_WORK REQUIRED_: Emit an exact copy of the lines running from the start of the records to the line containing "drawing.box(*span(u, 0.9 *", both included.

_DATASET EXTRACT_:
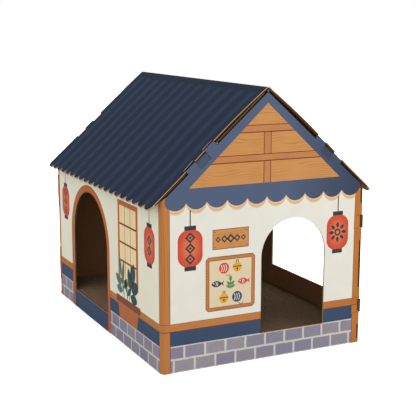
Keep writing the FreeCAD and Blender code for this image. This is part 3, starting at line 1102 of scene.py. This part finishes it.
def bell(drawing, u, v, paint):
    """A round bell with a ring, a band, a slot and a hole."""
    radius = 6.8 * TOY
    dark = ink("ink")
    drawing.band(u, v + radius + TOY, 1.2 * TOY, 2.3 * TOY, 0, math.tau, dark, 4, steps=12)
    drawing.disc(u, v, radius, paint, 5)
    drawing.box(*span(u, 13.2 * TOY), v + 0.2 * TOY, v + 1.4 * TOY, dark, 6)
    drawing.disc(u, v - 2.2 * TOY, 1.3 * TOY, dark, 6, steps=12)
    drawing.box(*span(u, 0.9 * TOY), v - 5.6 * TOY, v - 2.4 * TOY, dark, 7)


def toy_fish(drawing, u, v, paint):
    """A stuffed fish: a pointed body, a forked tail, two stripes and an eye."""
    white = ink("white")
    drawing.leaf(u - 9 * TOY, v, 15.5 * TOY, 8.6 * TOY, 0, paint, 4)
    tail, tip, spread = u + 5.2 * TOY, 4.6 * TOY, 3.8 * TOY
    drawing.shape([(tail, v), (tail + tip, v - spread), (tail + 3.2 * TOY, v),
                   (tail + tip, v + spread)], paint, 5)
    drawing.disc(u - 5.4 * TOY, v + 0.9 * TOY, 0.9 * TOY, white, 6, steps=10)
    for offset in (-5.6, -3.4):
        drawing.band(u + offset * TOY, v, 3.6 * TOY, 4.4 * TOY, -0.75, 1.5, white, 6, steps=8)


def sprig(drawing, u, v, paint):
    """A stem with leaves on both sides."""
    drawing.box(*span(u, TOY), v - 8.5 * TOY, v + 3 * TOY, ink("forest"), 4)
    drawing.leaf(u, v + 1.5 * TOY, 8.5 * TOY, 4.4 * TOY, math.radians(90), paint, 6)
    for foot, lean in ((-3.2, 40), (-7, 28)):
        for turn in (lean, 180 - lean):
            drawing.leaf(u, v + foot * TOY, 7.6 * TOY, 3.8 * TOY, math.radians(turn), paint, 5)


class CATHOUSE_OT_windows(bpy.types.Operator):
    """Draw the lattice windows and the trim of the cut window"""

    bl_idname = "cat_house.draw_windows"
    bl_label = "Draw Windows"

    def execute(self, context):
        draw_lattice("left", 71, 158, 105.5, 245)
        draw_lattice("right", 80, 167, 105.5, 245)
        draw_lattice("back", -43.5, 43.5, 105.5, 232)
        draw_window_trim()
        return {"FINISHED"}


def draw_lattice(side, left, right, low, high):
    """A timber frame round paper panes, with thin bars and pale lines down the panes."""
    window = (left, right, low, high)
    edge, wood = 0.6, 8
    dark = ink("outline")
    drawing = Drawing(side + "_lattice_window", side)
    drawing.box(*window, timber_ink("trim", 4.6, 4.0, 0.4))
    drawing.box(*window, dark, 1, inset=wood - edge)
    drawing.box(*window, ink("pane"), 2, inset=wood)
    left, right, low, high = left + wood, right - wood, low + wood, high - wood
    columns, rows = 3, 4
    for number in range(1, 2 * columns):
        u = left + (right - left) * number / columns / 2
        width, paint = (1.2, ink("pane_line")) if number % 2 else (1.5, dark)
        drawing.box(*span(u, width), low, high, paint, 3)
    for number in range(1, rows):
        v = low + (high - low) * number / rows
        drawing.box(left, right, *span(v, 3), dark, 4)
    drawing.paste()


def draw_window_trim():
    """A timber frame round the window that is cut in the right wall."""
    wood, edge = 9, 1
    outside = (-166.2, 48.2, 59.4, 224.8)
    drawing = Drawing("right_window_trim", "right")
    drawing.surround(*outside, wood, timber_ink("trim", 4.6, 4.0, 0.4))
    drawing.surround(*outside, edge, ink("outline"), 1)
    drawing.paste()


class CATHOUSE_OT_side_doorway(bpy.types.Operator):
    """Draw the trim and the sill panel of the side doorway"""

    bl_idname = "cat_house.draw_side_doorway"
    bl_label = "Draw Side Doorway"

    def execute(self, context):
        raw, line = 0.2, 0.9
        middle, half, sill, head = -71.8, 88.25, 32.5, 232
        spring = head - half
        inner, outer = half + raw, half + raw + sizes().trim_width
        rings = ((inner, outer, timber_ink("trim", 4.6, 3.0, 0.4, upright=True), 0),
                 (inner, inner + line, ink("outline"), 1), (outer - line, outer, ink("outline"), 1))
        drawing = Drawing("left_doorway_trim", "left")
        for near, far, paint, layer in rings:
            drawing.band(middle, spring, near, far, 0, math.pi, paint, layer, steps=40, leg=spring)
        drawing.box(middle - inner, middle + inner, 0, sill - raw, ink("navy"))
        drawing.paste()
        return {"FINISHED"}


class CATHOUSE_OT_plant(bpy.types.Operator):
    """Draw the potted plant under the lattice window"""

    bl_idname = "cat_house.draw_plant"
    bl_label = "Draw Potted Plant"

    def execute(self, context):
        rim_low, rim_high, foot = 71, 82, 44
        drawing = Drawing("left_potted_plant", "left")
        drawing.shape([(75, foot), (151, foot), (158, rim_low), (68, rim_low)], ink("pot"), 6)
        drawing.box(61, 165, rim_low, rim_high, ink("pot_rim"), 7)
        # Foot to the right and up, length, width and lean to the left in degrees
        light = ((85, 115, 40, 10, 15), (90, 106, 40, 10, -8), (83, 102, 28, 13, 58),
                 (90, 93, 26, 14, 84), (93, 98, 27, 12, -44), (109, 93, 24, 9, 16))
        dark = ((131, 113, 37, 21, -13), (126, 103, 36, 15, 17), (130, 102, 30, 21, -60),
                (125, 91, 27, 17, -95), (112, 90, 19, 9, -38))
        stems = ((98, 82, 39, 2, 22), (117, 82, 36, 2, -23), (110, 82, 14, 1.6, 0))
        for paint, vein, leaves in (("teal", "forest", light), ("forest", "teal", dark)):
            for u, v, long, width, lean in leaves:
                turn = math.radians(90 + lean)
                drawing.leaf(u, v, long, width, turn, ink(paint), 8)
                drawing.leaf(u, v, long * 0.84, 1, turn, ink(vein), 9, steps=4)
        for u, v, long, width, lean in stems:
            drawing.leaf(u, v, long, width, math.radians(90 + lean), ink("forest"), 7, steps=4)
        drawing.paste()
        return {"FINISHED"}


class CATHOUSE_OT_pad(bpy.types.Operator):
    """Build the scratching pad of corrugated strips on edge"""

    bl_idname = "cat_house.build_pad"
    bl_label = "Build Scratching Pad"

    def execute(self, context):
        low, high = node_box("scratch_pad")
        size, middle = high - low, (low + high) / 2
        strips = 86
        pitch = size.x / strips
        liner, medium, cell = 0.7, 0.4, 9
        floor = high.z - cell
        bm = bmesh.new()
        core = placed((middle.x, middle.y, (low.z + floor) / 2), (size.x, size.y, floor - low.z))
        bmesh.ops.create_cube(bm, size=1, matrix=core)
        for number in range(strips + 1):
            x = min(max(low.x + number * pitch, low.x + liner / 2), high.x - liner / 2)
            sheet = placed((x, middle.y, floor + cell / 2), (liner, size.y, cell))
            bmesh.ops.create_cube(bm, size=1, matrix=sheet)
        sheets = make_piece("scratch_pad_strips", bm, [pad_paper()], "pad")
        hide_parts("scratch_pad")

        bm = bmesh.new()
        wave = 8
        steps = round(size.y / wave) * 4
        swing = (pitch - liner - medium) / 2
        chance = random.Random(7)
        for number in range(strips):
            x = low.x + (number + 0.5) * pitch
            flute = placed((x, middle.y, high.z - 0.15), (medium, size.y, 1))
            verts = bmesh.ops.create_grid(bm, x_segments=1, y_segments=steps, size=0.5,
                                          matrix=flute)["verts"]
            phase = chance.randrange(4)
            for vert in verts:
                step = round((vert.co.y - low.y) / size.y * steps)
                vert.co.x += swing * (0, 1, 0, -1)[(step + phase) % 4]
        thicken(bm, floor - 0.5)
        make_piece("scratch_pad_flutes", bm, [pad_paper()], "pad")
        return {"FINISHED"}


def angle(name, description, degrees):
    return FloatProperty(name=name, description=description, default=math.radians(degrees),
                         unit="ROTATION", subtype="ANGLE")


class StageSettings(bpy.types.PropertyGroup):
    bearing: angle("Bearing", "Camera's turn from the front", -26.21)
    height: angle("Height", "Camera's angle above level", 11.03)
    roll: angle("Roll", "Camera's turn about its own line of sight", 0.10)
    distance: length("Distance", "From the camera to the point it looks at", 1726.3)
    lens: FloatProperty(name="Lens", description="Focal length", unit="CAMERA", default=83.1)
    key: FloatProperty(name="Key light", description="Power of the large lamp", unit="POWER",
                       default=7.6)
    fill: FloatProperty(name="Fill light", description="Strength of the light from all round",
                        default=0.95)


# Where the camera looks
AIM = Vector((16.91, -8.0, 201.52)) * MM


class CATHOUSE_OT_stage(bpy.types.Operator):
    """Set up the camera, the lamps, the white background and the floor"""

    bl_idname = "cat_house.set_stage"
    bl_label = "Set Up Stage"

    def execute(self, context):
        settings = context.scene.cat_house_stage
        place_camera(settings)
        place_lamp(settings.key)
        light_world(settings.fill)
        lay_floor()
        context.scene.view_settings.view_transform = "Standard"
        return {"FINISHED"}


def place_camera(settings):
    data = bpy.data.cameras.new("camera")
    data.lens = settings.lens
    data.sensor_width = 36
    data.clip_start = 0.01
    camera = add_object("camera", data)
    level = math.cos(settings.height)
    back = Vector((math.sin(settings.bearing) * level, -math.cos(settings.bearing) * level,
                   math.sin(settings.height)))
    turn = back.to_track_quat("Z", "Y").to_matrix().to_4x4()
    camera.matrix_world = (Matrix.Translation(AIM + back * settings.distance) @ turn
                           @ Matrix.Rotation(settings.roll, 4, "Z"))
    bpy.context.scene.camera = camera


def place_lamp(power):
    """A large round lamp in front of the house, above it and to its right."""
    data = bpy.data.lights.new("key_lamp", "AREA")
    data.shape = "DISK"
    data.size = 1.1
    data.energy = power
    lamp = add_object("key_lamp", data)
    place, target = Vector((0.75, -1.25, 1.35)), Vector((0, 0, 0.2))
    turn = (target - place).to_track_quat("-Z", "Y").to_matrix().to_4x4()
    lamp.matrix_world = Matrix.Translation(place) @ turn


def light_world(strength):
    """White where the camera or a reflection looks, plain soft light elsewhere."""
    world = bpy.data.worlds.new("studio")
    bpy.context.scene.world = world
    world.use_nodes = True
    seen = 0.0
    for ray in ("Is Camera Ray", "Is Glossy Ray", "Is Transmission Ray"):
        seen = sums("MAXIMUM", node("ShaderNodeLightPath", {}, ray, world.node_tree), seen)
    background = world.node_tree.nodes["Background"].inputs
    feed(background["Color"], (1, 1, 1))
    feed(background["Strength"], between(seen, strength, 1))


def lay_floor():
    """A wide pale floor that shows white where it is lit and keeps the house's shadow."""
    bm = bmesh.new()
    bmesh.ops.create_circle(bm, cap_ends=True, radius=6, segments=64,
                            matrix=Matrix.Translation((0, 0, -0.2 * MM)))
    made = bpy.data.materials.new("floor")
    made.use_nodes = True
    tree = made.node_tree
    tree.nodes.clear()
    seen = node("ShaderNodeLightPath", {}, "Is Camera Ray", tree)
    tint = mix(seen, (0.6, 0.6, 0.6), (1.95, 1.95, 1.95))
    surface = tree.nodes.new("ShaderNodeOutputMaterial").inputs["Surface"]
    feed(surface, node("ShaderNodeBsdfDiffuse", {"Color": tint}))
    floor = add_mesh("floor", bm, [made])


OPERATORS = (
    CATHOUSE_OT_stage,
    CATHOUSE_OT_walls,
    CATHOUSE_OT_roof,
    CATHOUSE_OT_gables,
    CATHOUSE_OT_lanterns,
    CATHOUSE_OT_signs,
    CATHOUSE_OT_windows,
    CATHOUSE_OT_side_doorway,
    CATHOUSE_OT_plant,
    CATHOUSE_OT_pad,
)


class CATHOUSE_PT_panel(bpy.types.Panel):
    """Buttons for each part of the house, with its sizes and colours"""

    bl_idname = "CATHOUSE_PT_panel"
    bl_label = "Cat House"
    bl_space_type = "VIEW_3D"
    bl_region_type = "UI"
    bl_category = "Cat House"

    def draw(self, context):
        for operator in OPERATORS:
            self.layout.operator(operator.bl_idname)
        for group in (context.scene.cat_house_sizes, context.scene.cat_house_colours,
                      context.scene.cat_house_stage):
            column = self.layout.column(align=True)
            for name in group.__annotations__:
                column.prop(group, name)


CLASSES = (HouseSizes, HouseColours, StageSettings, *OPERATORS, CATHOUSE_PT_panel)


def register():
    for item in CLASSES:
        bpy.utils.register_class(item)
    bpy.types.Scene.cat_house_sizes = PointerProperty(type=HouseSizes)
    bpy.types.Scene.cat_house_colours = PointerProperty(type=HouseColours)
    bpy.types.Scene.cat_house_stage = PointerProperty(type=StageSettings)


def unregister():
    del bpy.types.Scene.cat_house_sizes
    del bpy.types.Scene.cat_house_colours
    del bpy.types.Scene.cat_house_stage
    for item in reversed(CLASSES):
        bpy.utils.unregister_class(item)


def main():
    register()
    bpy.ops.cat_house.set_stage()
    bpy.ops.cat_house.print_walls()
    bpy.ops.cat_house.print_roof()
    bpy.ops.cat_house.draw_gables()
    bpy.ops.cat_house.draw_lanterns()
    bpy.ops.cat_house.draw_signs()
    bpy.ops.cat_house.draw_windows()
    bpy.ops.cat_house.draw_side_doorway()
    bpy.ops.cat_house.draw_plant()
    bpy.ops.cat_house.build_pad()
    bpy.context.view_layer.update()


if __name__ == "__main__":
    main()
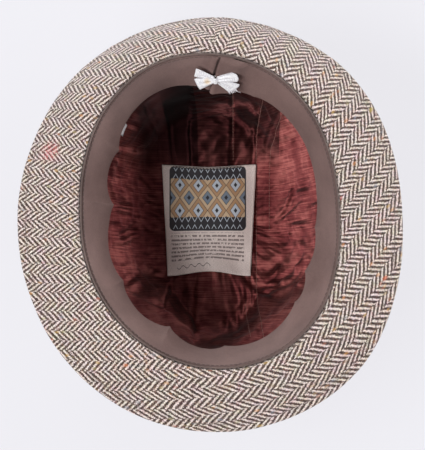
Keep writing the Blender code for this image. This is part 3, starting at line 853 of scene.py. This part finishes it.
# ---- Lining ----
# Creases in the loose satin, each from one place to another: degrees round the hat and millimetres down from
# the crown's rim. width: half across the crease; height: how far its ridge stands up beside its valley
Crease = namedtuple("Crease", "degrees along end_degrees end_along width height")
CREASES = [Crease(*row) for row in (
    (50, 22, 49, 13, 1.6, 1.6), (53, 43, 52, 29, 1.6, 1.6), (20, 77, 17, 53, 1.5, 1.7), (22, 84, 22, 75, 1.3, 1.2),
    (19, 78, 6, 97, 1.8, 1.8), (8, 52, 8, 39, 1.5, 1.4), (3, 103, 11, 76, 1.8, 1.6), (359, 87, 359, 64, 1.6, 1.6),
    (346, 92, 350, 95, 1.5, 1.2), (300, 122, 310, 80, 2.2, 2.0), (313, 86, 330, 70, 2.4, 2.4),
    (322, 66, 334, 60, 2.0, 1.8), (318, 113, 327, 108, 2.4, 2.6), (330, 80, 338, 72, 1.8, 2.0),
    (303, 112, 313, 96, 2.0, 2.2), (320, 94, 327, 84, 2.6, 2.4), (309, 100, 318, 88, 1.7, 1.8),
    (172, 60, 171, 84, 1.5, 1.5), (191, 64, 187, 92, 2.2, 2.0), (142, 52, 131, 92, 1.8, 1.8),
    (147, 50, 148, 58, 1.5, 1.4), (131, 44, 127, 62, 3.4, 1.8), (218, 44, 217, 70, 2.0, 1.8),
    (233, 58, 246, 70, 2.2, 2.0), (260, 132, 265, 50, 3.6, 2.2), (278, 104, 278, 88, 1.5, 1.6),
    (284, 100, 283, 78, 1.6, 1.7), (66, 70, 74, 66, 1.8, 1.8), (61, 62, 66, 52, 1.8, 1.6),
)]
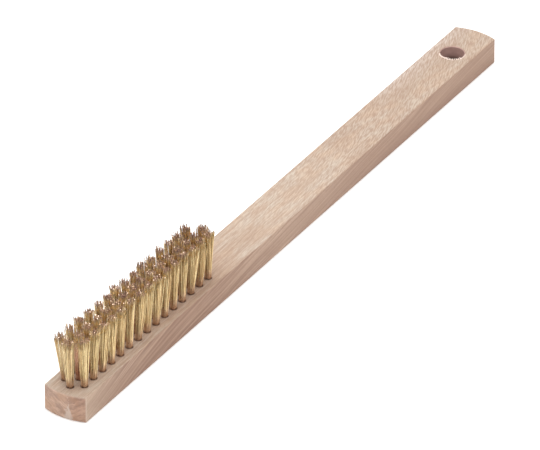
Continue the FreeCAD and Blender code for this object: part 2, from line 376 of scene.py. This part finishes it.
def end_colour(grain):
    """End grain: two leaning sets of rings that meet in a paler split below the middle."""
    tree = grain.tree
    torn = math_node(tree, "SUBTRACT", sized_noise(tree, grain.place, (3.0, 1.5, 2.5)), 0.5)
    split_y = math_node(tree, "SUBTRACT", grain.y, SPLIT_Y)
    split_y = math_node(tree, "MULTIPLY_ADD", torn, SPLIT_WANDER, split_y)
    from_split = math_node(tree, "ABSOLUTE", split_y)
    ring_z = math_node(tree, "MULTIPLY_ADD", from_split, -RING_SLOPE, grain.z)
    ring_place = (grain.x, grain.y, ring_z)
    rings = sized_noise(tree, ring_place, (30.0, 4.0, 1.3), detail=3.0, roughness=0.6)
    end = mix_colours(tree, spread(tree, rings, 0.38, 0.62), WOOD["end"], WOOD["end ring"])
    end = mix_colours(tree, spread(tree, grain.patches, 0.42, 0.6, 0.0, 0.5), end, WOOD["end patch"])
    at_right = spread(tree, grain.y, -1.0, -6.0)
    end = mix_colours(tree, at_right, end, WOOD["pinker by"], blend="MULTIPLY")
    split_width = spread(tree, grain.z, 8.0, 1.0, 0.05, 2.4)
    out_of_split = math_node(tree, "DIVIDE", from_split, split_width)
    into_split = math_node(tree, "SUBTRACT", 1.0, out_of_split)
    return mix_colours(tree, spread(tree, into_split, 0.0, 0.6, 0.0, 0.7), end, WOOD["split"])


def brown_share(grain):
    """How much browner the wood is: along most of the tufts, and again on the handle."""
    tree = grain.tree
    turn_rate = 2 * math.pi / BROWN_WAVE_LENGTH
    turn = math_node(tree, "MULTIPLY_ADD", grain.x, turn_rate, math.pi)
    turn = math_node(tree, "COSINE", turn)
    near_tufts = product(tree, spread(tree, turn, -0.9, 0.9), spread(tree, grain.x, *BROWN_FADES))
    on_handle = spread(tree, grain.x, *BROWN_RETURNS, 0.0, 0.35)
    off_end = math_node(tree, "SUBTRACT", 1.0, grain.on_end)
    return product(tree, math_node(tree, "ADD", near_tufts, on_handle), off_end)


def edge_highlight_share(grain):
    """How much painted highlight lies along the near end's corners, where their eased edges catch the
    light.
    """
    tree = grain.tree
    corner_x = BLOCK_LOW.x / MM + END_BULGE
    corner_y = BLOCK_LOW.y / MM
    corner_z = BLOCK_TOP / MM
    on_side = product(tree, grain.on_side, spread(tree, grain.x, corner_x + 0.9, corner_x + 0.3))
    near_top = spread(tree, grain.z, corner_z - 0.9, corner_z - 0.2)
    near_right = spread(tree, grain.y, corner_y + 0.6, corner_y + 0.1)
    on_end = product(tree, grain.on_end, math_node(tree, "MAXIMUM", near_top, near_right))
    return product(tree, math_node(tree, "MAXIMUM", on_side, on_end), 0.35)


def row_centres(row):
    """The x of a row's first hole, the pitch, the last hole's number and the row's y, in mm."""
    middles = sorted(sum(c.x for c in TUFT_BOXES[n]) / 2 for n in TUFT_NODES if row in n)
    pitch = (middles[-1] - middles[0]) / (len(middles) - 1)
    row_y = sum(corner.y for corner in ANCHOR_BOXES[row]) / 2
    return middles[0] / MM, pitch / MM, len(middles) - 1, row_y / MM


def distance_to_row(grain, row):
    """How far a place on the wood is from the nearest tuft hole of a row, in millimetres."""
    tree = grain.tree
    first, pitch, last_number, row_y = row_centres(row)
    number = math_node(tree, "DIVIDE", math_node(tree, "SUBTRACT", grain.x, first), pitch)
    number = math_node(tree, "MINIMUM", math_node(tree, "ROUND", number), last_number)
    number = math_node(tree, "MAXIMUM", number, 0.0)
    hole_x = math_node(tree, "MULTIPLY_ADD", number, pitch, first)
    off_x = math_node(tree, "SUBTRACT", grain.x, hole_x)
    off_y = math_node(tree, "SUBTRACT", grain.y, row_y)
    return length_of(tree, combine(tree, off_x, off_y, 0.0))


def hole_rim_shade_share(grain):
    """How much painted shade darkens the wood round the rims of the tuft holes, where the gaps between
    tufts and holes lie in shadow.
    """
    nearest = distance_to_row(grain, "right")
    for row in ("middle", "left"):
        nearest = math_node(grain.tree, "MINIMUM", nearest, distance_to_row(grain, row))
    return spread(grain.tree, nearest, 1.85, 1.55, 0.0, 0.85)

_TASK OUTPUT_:
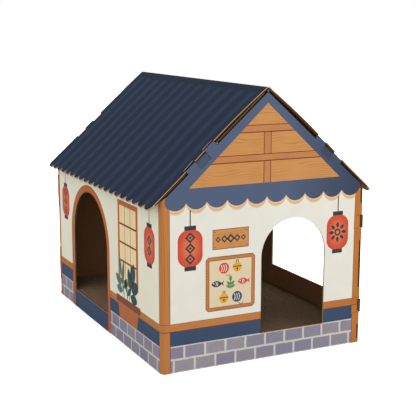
Keep writing the FreeCAD and Blender code for this image. This is part 3, starting at line 1102 of scene.py. This part finishes it.
def bell(drawing, u, v, paint):
    """A round bell with a ring, a band, a slot and a hole."""
    radius = 6.8 * TOY
    dark = ink("ink")
    drawing.band(u, v + radius + TOY, 1.2 * TOY, 2.3 * TOY, 0, math.tau, dark, 4, steps=12)
    drawing.disc(u, v, radius, paint, 5)
    drawing.box(*span(u, 13.2 * TOY), v + 0.2 * TOY, v + 1.4 * TOY, dark, 6)
    drawing.disc(u, v - 2.2 * TOY, 1.3 * TOY, dark, 6, steps=12)
    drawing.box(*span(u, 0.9 * TOY), v - 5.6 * TOY, v - 2.4 * TOY, dark, 7)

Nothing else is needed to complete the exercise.